Determining the Number of Valence Electrons: A Contextual Approach

Given the complexities of cobalt's electronic configuration, simply stating a single number for its valence electrons is misleading. The number of valence electrons is highly dependent on the specific chemical context. Instead of a single number, it's more accurate to describe the range of possible valences and the factors influencing which valence is dominant in a particular situation.

To determine the most probable number of valence electrons in a cobalt compound, one must consider:

• The oxidation state of cobalt: This indicates the number of electrons lost or gained by cobalt during bond formation.
• The nature of the ligands: Ligands can influence the distribution of electrons in cobalt's d orbitals. Strong-field ligands will cause a greater energy difference between the d orbitals, while weak-field ligands will have less of an effect.
• The overall structure of the molecule or complex: This influences the hybridization of cobalt's orbitals and consequently the distribution of valence electrons.

Sophisticated techniques like X-ray photoelectron spectroscopy (XPS) and other analytical methods can provide valuable insights into the electronic state of cobalt in a specific compound, aiding in a more precise determination of its active valence electrons in that context.

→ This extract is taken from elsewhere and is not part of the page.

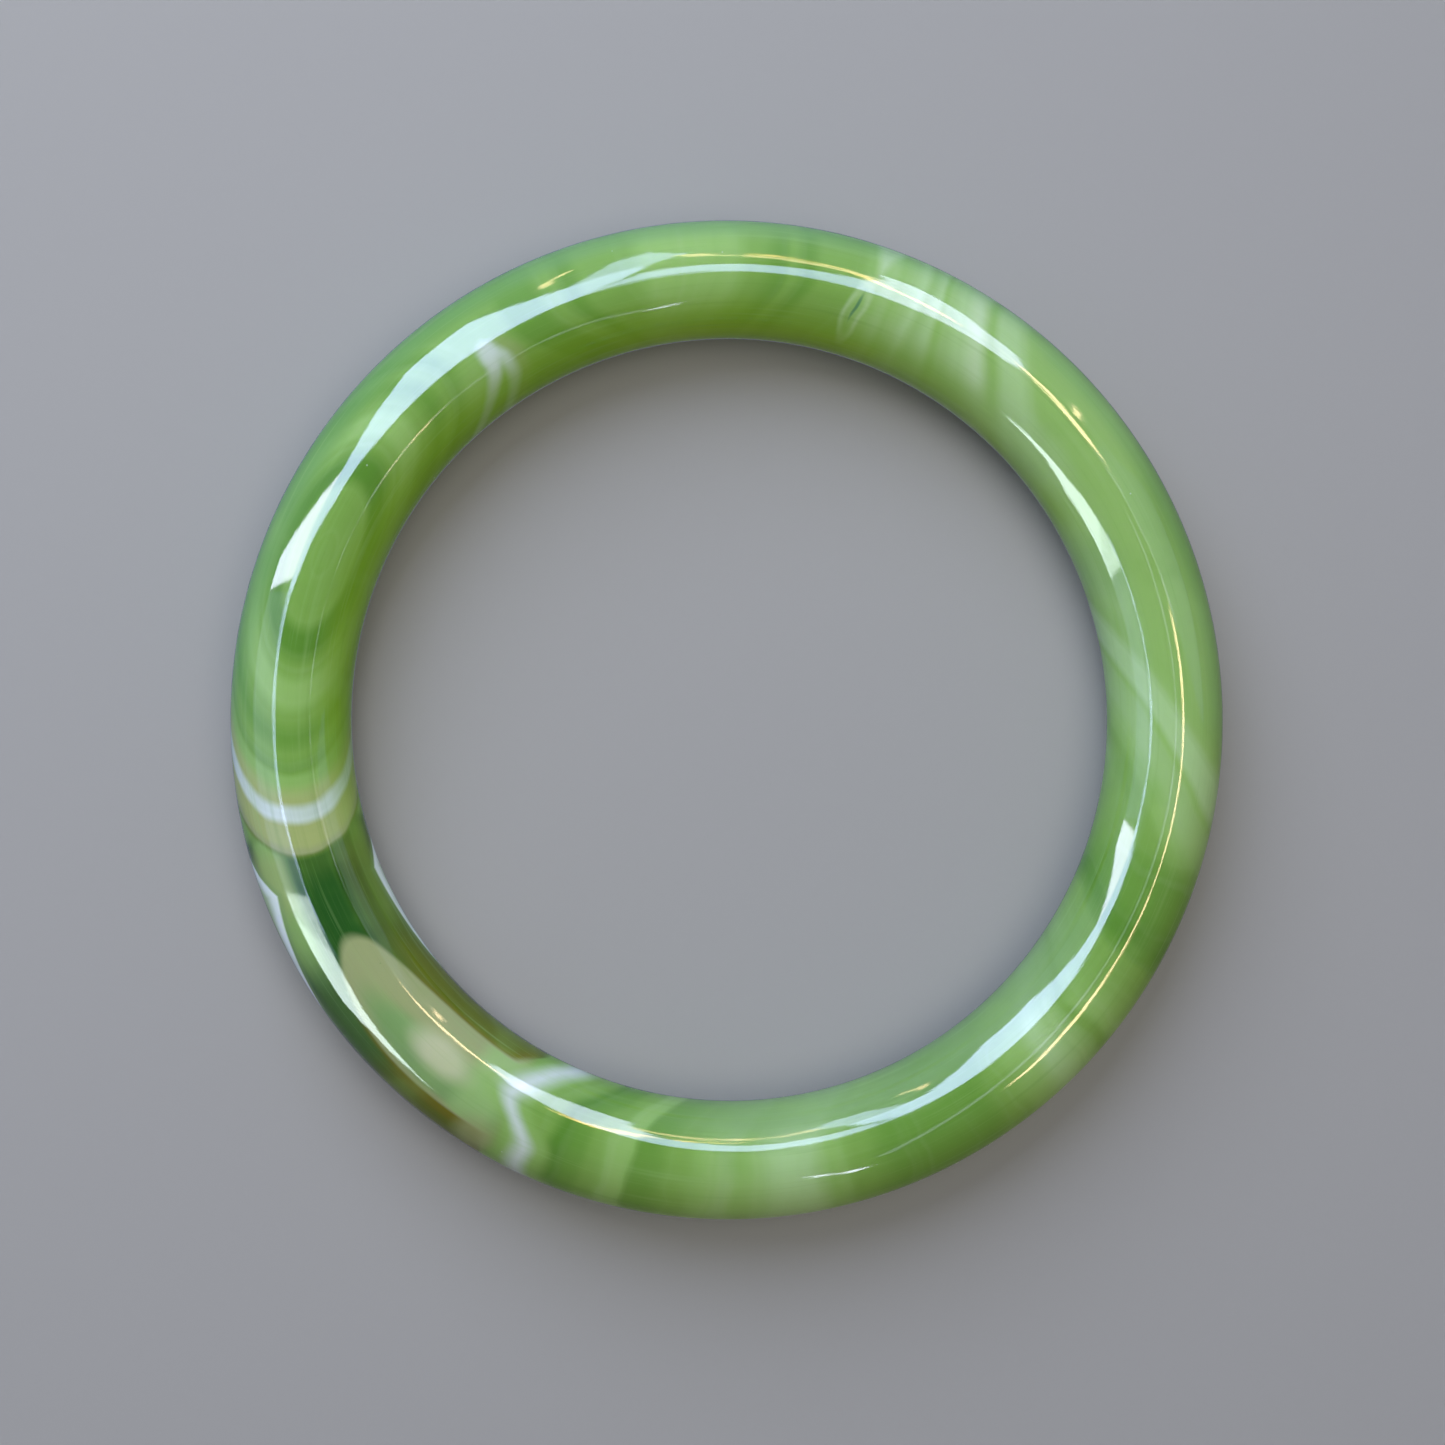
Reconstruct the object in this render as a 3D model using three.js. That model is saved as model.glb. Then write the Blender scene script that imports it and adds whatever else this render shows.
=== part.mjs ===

Conclusion: Cobalt's Valence Electrons - A Dynamic Picture

The number of valence electrons in cobalt isn't a static value but a dynamic property that is highly context-dependent. Its ability to utilize both its 3d and 4s electrons in bonding leads to a variable number of valence electrons, reflected in its diverse oxidation states and its remarkable chemical versatility. Understanding this nuanced behavior is crucial for grasping cobalt's significance in various scientific and technological applications, from catalysis to materials science and beyond. Further research continually refines our understanding of the intricate interplay between cobalt's electronic configuration and its chemical properties, opening new avenues for innovation and technological advancement.